A decidedly superior Thai restaurant, but not an expensive one, Supawan is a bit of an oddity amidst the fast food joints on Caledonian Road in King’s Cross. It’s bright and colourful and so is the food, and there’s an eye for design that reflects the fact that the owner runs the superb florist’s shop next door.
My default place in Chinatown for Chinese street food (with some Malaysian for good measure) is TPT Café or, more correctly, Café TPT on Wardour Street and easily overlooked. Pretty basic in terms of the room but the emphasis is squarely on the food and the service is friendly. Oisín Rogers of The Devonshire is a regular.
Not far from The Eagle, the gastropub that put such establishments on the map and fed hordes of Guardian and Observer journalists when before they moved to King’s Place, the Quality Chop Houseis over 150 years old in a premises that still advertises “Progressive Working Class Caterer” but the present incarnation is all about very carefully sourced raw materials and good wine. Indeed there will usually be a bottle of some old and excellent open and available by the glass – at a price, of course. Who couldn’t love a menu that mentions dripping toast and brown crab rarebit. The €29 set lunch is on of the best value examples in London and work hopping on the Elizabeth Line for. (I have not been in The Eagle for years but I’m told it’s as good as ever. I’m long overdue a return).
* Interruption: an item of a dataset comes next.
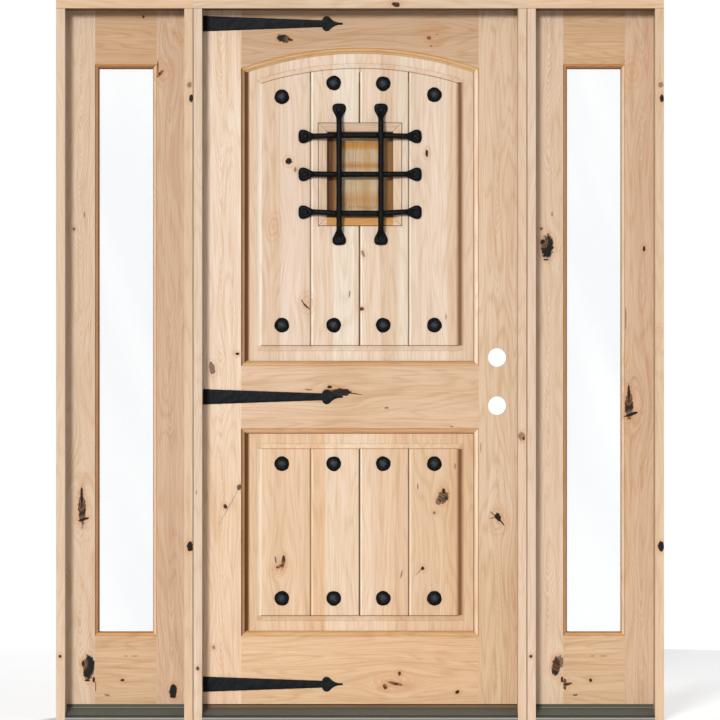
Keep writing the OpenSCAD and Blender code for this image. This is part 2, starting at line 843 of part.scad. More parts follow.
// The staple on the liner that takes the bolt's tip
module bolt_keeper() {
    inside = bolt_r + 0.8;
    color(iron) translate([0, 0, ring_z]) difference() {
        block([ring_w / 2 - liner_m + 2, panel_back_y, -inside - 3.5],
            [ring_w / 2 - 3, bolt_y + inside + 2.5, inside + 3.5]);
        block([ring_w / 2 - liner_m, panel_back_y - cut, -inside],
            [ring_w / 2, bolt_y + inside, inside]);
    }
}

head_jamb();
hinge_jamb();
strike_jamb();
sill_core();
sill_deck();
sill_cap();
weatherstrip();
frame_hinge_leaves();
hinge_pins();
frame_screws();
for (right = [0, 1]) {
    name = right == 1 ? "right_" : "left_";
    color(side_wood) on_side(right) side_head();
    color(side_wood) on_side(right) side_outer_jamb();
    color(side_wood) on_side(right) side_mull_jamb();
    color(bronze) on_side(right) side_sill();
    color(side_wood) on_side(right) sash_stile();
    color(side_wood) on_side(right) mirror([1, 0, 0]) sash_stile();
    color(side_wood) on_side(right) sash_rail(side_open_top, -1, side_top_h);
    color(side_wood) on_side(right) sash_rail(side_open_z, 1, side_bottom_h);
    color("#dfeef2", 0.4) on_side(right) glass_pair();
    color(steel) on_side(right) glass_spacer();
    color(side_wood) on_side(right) glazing_beads();
}
hinge_stile();
latch_stile();
top_rail();
lock_rail();
bottom_rail();
upper_panel();
lower_panel();
rail_dowels();
speakeasy_ring();
speakeasy_liner();
grille_uprights();
grille_crossbars();
grille_screws();
strap(0);  // strap_bottom
strap(1);  // strap_middle
strap(2);  // strap_top
strap_screws();
round_nails();
door_hinge_leaves();
door_screws();
sweep();
speakeasy_fixed_leaves();
bolt_keeper();
speakeasy_door();
speakeasy_leaves();
bolt_guides();
bolt();
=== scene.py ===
import math
import bpy
import numpy as np
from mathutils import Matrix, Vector


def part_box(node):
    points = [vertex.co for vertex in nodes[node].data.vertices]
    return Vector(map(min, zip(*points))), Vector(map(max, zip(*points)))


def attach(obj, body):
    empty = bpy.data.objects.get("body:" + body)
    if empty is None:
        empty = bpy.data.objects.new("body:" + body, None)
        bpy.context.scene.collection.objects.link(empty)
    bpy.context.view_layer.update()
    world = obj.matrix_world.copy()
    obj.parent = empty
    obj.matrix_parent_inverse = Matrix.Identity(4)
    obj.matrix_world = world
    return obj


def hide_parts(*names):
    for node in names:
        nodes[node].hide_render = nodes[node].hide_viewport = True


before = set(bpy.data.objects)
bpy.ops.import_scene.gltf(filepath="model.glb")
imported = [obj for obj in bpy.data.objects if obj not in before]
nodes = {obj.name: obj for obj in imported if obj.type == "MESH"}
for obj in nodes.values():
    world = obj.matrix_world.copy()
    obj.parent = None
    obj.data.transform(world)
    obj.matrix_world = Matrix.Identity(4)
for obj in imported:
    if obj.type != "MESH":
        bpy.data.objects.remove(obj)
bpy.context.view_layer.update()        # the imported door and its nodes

print("frame loaded:", len(nodes), "nodes")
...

Once a brothel and, at another time, home to Karl Marx, Quo Vadis is a very distinctive restaurant and home to a very distinctive chef and all round good fellow, Jeremy Lee. This is the best of British, executed with flair. Don’t miss the smoked eel sandwich and always consider the pie of the day, salsify and Parmesan is compulsory and never decline a kickshaw. There’s always grouse when in season. The QV aperitivo is always worth it too. This restaurant (and private member’s club) doesn’t have a dessert menu. It has a pudding menu, because that’s the way Jeremy rolls and I salute him for it.